## Task description
Among the lines below, keep only those from the one containing "frame, MUDSTONE, helper=True)]" through the one containing "MARGIN = 3.0", and reproduce them exactly.

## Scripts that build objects

□ □ □

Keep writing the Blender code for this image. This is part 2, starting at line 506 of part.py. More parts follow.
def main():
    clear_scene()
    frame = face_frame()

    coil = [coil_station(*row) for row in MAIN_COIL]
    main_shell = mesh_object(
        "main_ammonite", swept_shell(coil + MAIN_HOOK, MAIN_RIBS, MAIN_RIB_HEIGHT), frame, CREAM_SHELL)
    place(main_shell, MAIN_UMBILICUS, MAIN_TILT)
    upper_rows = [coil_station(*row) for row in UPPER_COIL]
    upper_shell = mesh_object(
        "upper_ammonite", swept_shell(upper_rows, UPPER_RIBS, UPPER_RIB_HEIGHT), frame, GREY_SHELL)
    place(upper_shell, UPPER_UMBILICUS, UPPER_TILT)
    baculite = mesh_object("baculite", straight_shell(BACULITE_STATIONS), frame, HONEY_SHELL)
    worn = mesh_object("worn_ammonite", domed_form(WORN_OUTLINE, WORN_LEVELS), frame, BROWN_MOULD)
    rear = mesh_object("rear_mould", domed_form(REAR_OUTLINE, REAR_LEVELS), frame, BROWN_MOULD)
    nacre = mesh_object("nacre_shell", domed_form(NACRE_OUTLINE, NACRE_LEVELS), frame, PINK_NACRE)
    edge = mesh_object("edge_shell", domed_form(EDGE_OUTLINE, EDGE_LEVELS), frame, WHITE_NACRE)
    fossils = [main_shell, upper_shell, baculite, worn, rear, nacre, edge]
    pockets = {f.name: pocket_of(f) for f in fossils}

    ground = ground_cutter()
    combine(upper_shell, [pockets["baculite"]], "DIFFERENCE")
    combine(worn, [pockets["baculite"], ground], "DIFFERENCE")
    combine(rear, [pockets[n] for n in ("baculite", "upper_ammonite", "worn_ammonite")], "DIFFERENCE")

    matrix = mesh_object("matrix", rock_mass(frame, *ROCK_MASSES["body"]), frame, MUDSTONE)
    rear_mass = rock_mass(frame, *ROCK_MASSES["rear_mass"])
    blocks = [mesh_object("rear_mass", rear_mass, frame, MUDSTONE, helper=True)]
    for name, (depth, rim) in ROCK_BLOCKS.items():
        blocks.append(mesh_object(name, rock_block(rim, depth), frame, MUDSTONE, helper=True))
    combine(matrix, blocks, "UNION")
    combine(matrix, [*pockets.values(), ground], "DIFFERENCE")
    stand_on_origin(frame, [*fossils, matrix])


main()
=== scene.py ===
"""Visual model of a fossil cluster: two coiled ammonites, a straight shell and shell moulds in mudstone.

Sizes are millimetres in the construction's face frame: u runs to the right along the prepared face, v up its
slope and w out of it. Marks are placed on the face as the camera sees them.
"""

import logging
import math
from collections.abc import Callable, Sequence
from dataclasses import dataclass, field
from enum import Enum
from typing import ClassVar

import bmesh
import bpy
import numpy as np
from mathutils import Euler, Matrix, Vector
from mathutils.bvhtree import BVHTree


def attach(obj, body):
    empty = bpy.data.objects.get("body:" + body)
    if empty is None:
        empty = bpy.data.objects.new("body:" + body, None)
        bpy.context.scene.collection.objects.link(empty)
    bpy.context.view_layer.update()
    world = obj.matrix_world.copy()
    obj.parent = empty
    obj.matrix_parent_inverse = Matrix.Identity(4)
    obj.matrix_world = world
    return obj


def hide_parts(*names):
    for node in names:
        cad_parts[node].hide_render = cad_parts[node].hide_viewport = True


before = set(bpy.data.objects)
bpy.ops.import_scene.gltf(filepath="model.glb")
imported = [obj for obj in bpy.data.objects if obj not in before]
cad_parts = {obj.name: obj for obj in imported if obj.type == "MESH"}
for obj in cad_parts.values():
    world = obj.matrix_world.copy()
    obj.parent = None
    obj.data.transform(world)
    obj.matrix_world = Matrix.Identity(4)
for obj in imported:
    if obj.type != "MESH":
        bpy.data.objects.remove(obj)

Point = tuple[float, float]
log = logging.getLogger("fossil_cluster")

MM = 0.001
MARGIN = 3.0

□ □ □

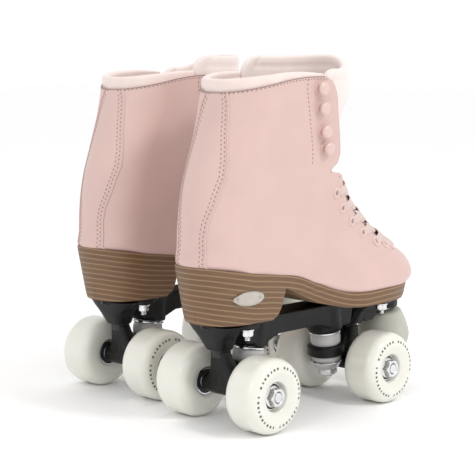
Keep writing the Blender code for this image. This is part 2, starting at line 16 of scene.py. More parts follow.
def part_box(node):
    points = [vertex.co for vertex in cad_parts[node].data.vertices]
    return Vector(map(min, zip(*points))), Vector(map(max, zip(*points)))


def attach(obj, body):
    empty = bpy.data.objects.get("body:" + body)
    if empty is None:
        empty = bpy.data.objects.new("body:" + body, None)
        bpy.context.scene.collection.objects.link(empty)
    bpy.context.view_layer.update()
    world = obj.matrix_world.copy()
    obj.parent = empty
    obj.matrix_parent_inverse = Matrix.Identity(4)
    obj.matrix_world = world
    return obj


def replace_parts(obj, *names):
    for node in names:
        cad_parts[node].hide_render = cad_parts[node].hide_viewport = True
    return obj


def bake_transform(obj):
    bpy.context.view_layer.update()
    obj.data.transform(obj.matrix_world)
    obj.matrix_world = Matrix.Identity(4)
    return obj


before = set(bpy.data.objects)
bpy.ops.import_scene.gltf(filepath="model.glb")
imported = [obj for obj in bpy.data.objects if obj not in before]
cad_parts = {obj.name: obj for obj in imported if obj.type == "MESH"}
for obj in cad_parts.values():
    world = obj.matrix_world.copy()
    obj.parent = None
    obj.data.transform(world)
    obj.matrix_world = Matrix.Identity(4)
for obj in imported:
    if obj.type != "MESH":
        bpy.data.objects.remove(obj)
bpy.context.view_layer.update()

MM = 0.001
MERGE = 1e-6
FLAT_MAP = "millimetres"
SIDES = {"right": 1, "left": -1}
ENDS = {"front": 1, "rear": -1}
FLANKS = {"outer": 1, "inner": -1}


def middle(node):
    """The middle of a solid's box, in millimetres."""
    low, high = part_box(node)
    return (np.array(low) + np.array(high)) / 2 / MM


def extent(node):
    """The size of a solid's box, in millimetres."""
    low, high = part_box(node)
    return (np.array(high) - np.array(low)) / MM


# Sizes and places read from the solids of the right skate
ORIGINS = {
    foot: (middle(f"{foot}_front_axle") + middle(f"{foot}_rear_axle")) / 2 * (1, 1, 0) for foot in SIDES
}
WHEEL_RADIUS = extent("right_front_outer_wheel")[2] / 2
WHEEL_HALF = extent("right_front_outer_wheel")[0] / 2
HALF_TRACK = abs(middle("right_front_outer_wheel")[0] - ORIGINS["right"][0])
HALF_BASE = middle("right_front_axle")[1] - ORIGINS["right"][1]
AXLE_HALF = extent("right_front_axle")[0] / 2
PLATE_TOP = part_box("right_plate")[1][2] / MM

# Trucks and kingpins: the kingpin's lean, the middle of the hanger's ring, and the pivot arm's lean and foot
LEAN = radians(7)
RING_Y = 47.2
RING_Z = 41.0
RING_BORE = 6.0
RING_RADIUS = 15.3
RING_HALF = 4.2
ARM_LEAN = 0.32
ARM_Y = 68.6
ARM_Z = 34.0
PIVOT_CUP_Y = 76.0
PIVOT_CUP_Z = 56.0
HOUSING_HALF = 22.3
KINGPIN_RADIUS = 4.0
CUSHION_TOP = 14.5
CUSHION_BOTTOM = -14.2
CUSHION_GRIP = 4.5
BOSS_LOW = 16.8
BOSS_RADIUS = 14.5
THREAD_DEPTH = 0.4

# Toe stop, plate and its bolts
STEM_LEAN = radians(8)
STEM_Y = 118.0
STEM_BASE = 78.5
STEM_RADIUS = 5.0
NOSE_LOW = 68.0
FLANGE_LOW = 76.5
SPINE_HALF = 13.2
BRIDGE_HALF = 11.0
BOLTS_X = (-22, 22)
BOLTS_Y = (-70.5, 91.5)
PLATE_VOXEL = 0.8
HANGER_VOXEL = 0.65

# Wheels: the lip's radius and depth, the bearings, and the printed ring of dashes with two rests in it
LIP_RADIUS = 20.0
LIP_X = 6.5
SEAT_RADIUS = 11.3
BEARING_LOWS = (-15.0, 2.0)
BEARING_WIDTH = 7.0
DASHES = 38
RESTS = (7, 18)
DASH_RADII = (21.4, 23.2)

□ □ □

## Result
    blocks = [mesh_object("rear_mass", rear_mass, frame, MUDSTONE, helper=True)]
    for name, (depth, rim) in ROCK_BLOCKS.items():
        blocks.append(mesh_object(name, rock_block(rim, depth), frame, MUDSTONE, helper=True))
    combine(matrix, blocks, "UNION")
    combine(matrix, [*pockets.values(), ground], "DIFFERENCE")
    stand_on_origin(frame, [*fossils, matrix])


main()
=== scene.py ===
"""Visual model of a fossil cluster: two coiled ammonites, a straight shell and shell moulds in mudstone.

Sizes are millimetres in the construction's face frame: u runs to the right along the prepared face, v up its
slope and w out of it. Marks are placed on the face as the camera sees them.
"""

import logging
import math
from collections.abc import Callable, Sequence
from dataclasses import dataclass, field
from enum import Enum
from typing import ClassVar

import bmesh
import bpy
import numpy as np
from mathutils import Euler, Matrix, Vector
from mathutils.bvhtree import BVHTree


def attach(obj, body):
    empty = bpy.data.objects.get("body:" + body)
    if empty is None:
        empty = bpy.data.objects.new("body:" + body, None)
        bpy.context.scene.collection.objects.link(empty)
    bpy.context.view_layer.update()
    world = obj.matrix_world.copy()
    obj.parent = empty
    obj.matrix_parent_inverse = Matrix.Identity(4)
    obj.matrix_world = world
    return obj


def hide_parts(*names):
    for node in names:
        cad_parts[node].hide_render = cad_parts[node].hide_viewport = True


before = set(bpy.data.objects)
bpy.ops.import_scene.gltf(filepath="model.glb")
imported = [obj for obj in bpy.data.objects if obj not in before]
cad_parts = {obj.name: obj for obj in imported if obj.type == "MESH"}
for obj in cad_parts.values():
    world = obj.matrix_world.copy()
    obj.parent = None
    obj.data.transform(world)
    obj.matrix_world = Matrix.Identity(4)
for obj in imported:
    if obj.type != "MESH":
        bpy.data.objects.remove(obj)

Point = tuple[float, float]
log = logging.getLogger("fossil_cluster")

MM = 0.001
MARGIN = 3.0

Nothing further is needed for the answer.